妥当として即時に6倍超の賃料に改定できるか
上記を踏まえると、これが継続賃料評価時の上限になる賃料であるとは思われるが、これまでの富士急行の貢献を考えるとそうはならないであろう。
継続賃料評価における特有の価格形成要因
(1)近隣地域若しくは同一需給圏内の類似地域等における宅地の賃料又は同一需給圏内の代替競争不動産の賃料の推移及びその改定の程度
(2)土地価格の推移
(3)公租公課の推移
(4)契約の内容及びそれに関する経緯
(5)賃貸人等又は賃借人等の近隣地域の発展に対する寄与度
および継続賃料の総合的勘案事項
(1)近隣地域若しくは同一需給圏内の類似地域等における宅地の賃料又は同一需給圏内の代替競争不動産の賃料、その改定の程度及びそれらの推移
(2)土地価格の推移
(3)賃料に占める純賃料の推移
(4)底地に対する利回りの推移
(5)公租公課の推移
(6)直近合意時点及び価格時点における新規賃料と現行賃料の乖離の程度
(7)契約の内容及びそれに関する経緯
(8)契約上の経過期間及び直近合意時点から価格時点までの経過期間
(9)賃料改定の経緯
を踏まえると
確かに土地の価格は上昇している。しかし、富士急行の地域の発展に対する寄与度、直近合意時点は3年前であること、賃料改定の経緯としてこれまで貸し手の言い値で更新され続けてきたことなどをふまえると、単純な差額配分法を適用したとしても、差額部分の2分の1の案分にも至らないのではないかと思料する。

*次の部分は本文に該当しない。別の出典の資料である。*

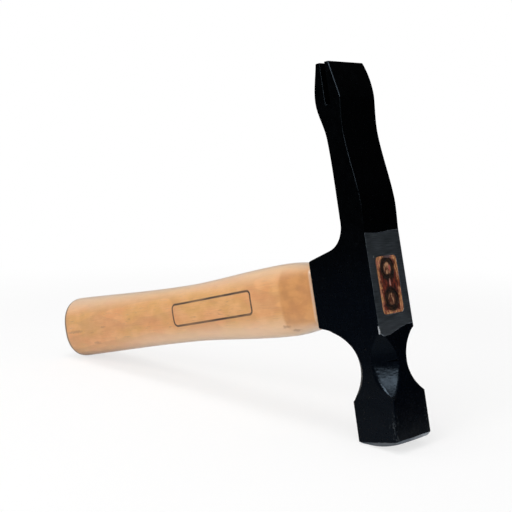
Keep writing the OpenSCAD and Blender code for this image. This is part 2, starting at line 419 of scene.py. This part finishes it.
# The lower edge of the ground face climbs towards the far side, and its upper edge sags a little
lower_edge_near = -23.2
lower_edge_far = -19.8
upper_edge_middle = 24.85
upper_edge_ends = 25.55
lower_edge = plus(tree, ramp(tree, y, -9.0, 9.0, lower_edge_near, lower_edge_far), wander)
lower_edge = plus(tree, lower_edge, ramp(tree, y, -9.5, -12.5, 0.0, 0.6))
above = ramp(tree, minus(tree, z, lower_edge), -0.15, 0.15)
from_lowest = unsigned(tree, plus(tree, y, 4.0))
upper_edge = ramp(tree, from_lowest, 0.0, 12.0, upper_edge_middle, upper_edge_ends)
upper_edge = plus(tree, upper_edge, times(tree, wander, 0.4))
below = ramp(tree, minus(tree, z, upper_edge), 0.12, -0.12)
behind_face = ramp(tree, z, -20.0, -22.0, 0.12, 0.2)
in_front = ramp(tree, minus(tree, unsigned(tree, x), behind_face), 0.0, -0.07)
ground = times(tree, above, below, in_front)

rim_edge = ramp(tree, y, -12.3, -11.9, poll_rim - 0.35, poll_rim - 0.1)
rim = ramp(tree, minus(tree, plus(tree, z, wander), rim_edge), 0.0, -0.12)
bare = larger(tree, ground, rim)

brushing = noise(tree, stretch(tree, place, (3.0, 0.12, 3.0)), detail=4.0, roughness=0.6)
cloud = noise(tree, place, 0.12, detail=3.0)
steel = mix(tree, cloud, steel_dull, steel_clear)
steel = mix(tree, ramp(tree, brushing, 0.35, 0.7), steel, steel_brushed)
steel = mix(tree, ramp(tree, z, -13.0, -20.0, 0.0, 0.4), steel, steel_low)

# The rim of the poll is worn brightest at its far front corner. Its near side is painted darker than
# its front, in the same steel: painted shade.
on_front = ramp(tree, x, -1.5, -0.5)
rim_steel = mix(tree, on_front, rim_side_painted_shade, rim_front)
rim_steel = mix(tree, times(tree, on_front, ramp(tree, y, -6.0, 12.0)), rim_steel, rim_worn)
steel = mix(tree, rim, steel, rim_steel)

# Spots where the bare steel was knocked bright: across, up, half width, half height
for across, up, wide, high in ((-12.5, -20.6, 0.9, 2.9), (-8.7, 13.8, 0.65, 0.65)):
    scale = (0, 1 / wide, 1 / high)
    here = stretch(tree, place, scale, shift=(0, -across / wide, -up / high))
    knocked = ramp(tree, length(tree, here), 1.0, 0.5)
    steel = mix(tree, knocked, steel, steel_knocked)
    bare = larger(tree, bare, times(tree, knocked, ramp(tree, x, -0.8, -0.5)))

tone = noise(tree, place, 0.07, detail=3.0)
# The enamel is painted lighter and bluer towards the bottom, as a painted reflection.
enamel = mix(tree, ramp(tree, z, 35.0, -15.0), enamel_high, enamel_painted_light_low)
enamel = mix(tree, ramp(tree, tone, 0.3, 0.7, 0.0, 0.3), enamel, enamel_cloud)
enamel = mix(tree, times(tree, scratches(tree, place, 0.32), 0.4), enamel, scratch_grey)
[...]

(そもそもこれまでの賃料改定時の評価資料では、利回り法などの継続賃料評価の手法により賃料が算定されている。)
意見
以上により、筆者の意見として、山梨県の一方的な主張は富士急行としては到底受け入れられるものではないと考える。また、20億円の評価書についても、不明瞭な部分が多く、これが正しいとの確信は持てないところである。
現実的な落としどころとしては、現在の開発後の価値に基づいた継続賃料を算出し、その賃料にできるだけ近づけていくように小幅の改定を繰り返すなど、山梨県民、富士急行が納得できる落としどころを探ることではないだろうか。
いきなり賃料を6倍にしろと言われても、これまで県の言う通りの賃料で土地を借り続けて事業を行ってきた富士急行は受け入れられないであろうし、もし不適切な賃料だったとして、これまで怠慢して現状を放置してきた山梨県の主張が認められるということもないだろう。
もし認められるのであれば、民間事業者は公共部門との契約について、委縮してしまうのではないだろうか。